#### [Exercise brief]
Each line from the one containing "58, 6), CLOTH_OPAQUE)" through the one containing "for node in" must be echoed exactly, endpoints included, and every other line omitted.

#### [Data provided]
◇ ◇ ◇
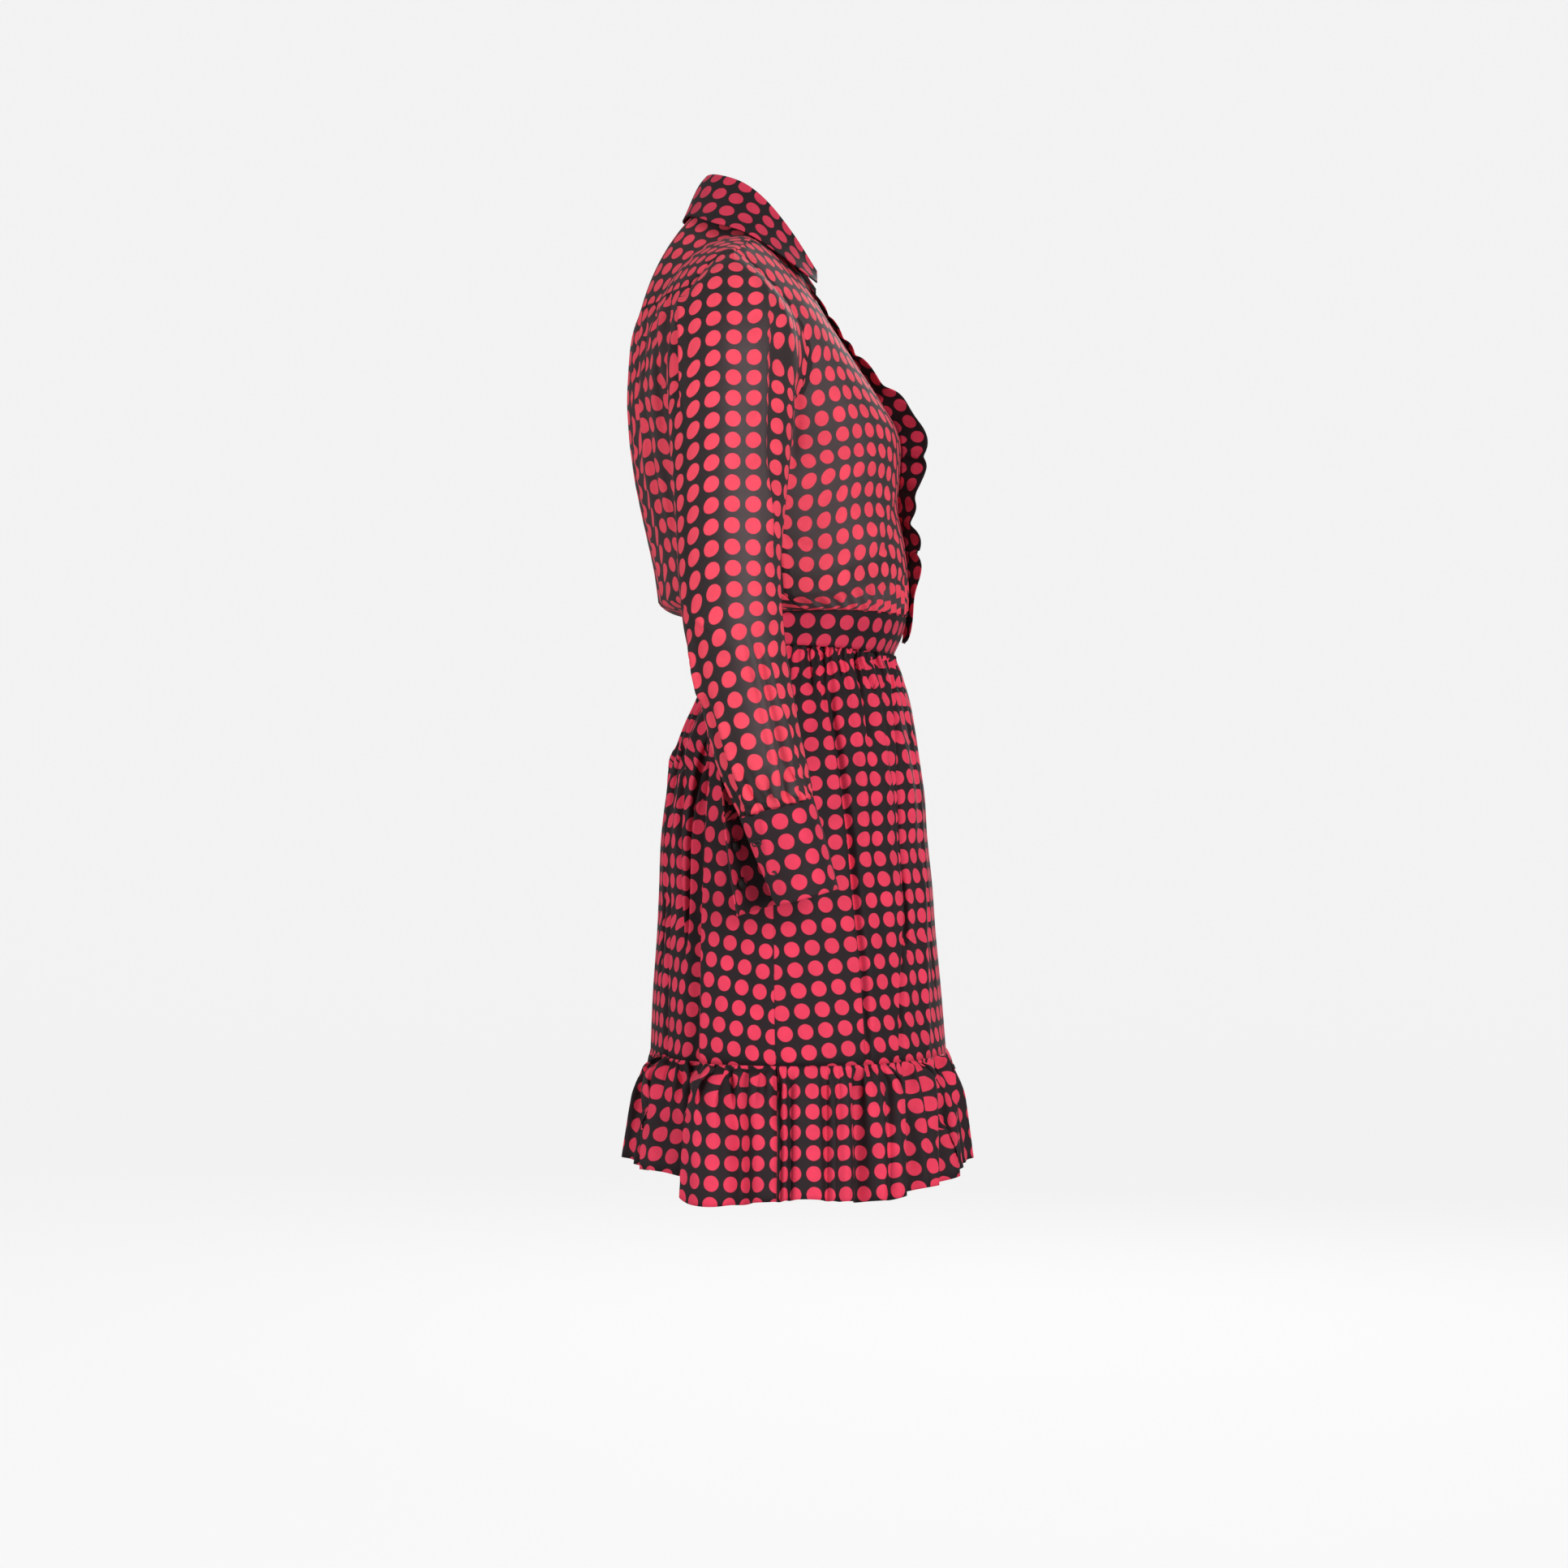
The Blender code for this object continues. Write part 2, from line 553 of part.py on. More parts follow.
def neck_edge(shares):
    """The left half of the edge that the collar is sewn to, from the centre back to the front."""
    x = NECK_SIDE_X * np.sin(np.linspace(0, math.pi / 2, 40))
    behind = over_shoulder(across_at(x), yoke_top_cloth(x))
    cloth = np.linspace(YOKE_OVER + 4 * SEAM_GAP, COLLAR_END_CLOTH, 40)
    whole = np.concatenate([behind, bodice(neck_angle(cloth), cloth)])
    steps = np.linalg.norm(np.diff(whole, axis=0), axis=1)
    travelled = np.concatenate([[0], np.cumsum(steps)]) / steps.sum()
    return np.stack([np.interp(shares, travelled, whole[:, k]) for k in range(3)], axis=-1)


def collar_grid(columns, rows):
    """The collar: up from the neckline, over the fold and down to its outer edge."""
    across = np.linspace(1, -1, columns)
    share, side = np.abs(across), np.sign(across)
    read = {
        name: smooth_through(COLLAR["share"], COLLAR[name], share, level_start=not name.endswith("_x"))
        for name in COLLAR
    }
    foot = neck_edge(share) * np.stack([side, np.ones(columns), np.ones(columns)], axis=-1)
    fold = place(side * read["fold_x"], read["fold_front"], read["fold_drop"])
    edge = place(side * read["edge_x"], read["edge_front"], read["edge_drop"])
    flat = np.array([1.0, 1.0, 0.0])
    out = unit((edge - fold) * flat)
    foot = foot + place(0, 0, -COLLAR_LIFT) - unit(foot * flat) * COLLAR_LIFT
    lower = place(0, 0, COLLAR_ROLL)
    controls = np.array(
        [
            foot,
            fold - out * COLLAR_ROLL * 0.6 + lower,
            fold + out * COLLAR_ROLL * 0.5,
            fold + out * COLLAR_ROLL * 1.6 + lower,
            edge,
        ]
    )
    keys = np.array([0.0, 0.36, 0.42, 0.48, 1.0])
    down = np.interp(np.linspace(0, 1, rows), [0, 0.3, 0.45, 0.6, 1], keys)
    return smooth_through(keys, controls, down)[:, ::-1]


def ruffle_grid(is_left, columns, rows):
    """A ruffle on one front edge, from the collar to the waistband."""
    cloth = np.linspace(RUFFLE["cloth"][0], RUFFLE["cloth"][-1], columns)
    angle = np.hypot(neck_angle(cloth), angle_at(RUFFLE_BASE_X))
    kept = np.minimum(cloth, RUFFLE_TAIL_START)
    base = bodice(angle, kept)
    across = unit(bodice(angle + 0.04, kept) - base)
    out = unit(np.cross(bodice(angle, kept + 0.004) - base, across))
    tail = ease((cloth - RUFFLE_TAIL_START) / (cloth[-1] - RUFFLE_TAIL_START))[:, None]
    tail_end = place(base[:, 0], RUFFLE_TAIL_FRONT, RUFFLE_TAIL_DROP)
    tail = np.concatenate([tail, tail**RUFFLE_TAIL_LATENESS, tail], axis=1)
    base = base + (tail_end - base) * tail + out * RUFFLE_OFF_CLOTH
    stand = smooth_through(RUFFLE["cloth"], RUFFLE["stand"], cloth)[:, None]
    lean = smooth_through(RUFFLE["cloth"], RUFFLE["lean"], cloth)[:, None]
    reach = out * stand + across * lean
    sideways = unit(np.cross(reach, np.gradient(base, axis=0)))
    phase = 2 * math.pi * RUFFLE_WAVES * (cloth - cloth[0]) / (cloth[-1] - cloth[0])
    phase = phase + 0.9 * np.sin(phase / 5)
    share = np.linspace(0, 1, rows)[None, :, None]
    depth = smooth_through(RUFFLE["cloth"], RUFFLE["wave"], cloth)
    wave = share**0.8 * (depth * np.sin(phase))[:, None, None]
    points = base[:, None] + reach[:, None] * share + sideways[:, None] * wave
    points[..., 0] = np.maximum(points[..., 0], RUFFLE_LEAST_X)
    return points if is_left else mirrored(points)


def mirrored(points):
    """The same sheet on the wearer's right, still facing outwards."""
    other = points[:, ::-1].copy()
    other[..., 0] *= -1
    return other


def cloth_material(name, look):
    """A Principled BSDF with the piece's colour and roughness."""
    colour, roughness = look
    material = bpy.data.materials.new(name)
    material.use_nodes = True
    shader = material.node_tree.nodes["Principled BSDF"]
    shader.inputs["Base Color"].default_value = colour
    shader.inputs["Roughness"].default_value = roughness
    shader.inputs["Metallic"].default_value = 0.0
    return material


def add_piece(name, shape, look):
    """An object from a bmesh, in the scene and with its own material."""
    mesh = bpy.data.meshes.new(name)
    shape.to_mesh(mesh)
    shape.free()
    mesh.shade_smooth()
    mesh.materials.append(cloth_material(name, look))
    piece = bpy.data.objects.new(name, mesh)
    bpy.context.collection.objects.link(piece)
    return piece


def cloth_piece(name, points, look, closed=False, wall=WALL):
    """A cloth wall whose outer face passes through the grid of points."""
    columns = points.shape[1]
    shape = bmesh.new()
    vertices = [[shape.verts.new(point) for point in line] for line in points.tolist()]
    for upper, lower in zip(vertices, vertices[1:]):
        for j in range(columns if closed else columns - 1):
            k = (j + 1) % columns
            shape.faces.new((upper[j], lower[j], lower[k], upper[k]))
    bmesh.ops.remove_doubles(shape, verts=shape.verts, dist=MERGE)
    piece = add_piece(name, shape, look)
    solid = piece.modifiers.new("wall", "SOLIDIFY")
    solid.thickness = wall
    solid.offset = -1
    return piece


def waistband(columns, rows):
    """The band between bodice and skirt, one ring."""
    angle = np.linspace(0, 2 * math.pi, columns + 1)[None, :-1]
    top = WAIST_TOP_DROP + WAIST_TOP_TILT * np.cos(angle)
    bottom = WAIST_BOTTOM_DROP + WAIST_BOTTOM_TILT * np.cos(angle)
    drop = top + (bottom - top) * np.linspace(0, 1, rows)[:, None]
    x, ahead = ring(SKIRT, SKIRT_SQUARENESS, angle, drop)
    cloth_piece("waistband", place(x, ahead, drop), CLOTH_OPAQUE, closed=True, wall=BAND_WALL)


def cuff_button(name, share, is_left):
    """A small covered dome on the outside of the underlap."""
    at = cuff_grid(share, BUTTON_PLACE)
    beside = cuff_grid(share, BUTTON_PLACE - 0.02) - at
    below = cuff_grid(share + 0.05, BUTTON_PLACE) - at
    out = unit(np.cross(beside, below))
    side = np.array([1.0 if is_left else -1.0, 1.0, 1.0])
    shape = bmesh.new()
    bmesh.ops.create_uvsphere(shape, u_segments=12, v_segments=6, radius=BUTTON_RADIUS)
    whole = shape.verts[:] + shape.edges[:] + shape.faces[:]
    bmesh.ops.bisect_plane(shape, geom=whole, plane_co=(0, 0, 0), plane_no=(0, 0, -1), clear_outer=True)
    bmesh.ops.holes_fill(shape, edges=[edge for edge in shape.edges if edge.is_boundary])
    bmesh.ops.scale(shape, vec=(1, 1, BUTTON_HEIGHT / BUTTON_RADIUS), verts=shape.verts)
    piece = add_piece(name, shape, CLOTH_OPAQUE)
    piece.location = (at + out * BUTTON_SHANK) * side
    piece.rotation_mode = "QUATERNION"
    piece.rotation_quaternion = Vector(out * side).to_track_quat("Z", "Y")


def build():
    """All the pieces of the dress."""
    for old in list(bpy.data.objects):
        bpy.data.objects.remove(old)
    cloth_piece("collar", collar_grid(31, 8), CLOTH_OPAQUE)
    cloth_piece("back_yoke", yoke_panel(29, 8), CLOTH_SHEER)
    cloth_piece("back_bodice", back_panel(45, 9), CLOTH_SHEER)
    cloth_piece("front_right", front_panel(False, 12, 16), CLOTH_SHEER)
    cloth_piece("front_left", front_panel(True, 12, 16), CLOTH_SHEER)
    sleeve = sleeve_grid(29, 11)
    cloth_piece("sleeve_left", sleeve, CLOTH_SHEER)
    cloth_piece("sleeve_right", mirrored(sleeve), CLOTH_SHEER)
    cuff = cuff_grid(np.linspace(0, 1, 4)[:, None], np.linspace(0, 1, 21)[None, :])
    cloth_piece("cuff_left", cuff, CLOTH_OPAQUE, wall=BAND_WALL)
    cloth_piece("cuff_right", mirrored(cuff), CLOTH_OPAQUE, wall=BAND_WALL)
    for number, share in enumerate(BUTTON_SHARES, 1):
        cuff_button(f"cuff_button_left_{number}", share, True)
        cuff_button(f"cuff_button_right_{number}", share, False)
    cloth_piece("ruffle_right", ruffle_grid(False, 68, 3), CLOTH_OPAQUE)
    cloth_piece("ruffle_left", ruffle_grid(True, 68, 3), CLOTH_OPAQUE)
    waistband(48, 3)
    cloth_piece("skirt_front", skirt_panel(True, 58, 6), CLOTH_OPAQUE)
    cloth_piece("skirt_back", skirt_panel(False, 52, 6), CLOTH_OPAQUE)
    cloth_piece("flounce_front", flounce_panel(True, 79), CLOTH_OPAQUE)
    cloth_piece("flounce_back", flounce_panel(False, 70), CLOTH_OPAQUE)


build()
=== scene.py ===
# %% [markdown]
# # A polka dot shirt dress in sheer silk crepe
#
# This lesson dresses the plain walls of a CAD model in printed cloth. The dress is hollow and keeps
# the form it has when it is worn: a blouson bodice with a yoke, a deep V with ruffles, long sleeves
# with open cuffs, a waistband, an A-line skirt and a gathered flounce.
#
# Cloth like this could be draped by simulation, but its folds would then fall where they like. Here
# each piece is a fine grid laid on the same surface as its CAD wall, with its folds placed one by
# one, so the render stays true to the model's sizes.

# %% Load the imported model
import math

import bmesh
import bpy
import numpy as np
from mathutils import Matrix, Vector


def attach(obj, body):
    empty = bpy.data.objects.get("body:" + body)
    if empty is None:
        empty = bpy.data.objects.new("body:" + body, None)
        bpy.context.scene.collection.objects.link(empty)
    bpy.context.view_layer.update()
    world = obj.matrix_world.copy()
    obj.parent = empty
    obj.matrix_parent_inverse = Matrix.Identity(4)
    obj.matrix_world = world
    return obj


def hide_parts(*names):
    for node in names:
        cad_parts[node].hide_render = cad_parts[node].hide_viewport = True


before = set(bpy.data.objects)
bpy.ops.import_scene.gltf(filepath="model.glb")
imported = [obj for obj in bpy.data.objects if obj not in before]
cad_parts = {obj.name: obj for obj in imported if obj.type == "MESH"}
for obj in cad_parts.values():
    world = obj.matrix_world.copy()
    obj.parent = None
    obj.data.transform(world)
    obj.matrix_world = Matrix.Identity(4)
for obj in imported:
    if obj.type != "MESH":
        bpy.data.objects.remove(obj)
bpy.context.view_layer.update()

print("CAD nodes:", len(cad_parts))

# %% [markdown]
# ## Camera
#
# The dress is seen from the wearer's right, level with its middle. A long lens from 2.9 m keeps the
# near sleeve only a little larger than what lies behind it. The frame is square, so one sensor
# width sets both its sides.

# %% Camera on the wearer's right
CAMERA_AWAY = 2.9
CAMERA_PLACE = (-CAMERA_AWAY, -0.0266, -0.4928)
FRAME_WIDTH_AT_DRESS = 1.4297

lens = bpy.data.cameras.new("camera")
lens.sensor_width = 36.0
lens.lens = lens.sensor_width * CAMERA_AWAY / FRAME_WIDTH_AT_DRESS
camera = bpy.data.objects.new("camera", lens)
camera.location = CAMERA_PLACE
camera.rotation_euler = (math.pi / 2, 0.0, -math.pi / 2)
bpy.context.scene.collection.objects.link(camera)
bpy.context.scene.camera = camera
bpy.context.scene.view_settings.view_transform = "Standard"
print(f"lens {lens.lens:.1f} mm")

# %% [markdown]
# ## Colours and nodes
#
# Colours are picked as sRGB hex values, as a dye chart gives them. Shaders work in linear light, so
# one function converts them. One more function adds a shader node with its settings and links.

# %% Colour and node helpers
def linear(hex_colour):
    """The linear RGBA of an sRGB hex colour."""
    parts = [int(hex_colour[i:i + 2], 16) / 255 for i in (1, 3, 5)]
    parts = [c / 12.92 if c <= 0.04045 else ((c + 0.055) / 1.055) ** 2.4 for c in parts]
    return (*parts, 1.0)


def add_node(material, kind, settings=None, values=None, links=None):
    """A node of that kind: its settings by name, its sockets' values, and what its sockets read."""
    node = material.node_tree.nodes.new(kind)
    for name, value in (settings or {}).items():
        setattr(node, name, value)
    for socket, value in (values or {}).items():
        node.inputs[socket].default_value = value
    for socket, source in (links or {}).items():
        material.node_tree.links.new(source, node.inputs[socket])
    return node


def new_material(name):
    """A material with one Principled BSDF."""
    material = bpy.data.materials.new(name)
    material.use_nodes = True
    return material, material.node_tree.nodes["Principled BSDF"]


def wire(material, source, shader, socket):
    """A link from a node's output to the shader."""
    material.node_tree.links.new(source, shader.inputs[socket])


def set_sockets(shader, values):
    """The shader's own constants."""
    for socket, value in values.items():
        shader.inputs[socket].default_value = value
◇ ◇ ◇
#### [Written response]
    cloth_piece("skirt_front", skirt_panel(True, 58, 6), CLOTH_OPAQUE)
    cloth_piece("skirt_back", skirt_panel(False, 52, 6), CLOTH_OPAQUE)
    cloth_piece("flounce_front", flounce_panel(True, 79), CLOTH_OPAQUE)
    cloth_piece("flounce_back", flounce_panel(False, 70), CLOTH_OPAQUE)


build()
=== scene.py ===
# %% [markdown]
# # A polka dot shirt dress in sheer silk crepe
#
# This lesson dresses the plain walls of a CAD model in printed cloth. The dress is hollow and keeps
# the form it has when it is worn: a blouson bodice with a yoke, a deep V with ruffles, long sleeves
# with open cuffs, a waistband, an A-line skirt and a gathered flounce.
#
# Cloth like this could be draped by simulation, but its folds would then fall where they like. Here
# each piece is a fine grid laid on the same surface as its CAD wall, with its folds placed one by
# one, so the render stays true to the model's sizes.

# %% Load the imported model
import math

import bmesh
import bpy
import numpy as np
from mathutils import Matrix, Vector


def attach(obj, body):
    empty = bpy.data.objects.get("body:" + body)
    if empty is None:
        empty = bpy.data.objects.new("body:" + body, None)
        bpy.context.scene.collection.objects.link(empty)
    bpy.context.view_layer.update()
    world = obj.matrix_world.copy()
    obj.parent = empty
    obj.matrix_parent_inverse = Matrix.Identity(4)
    obj.matrix_world = world
    return obj


def hide_parts(*names):
    for node in names:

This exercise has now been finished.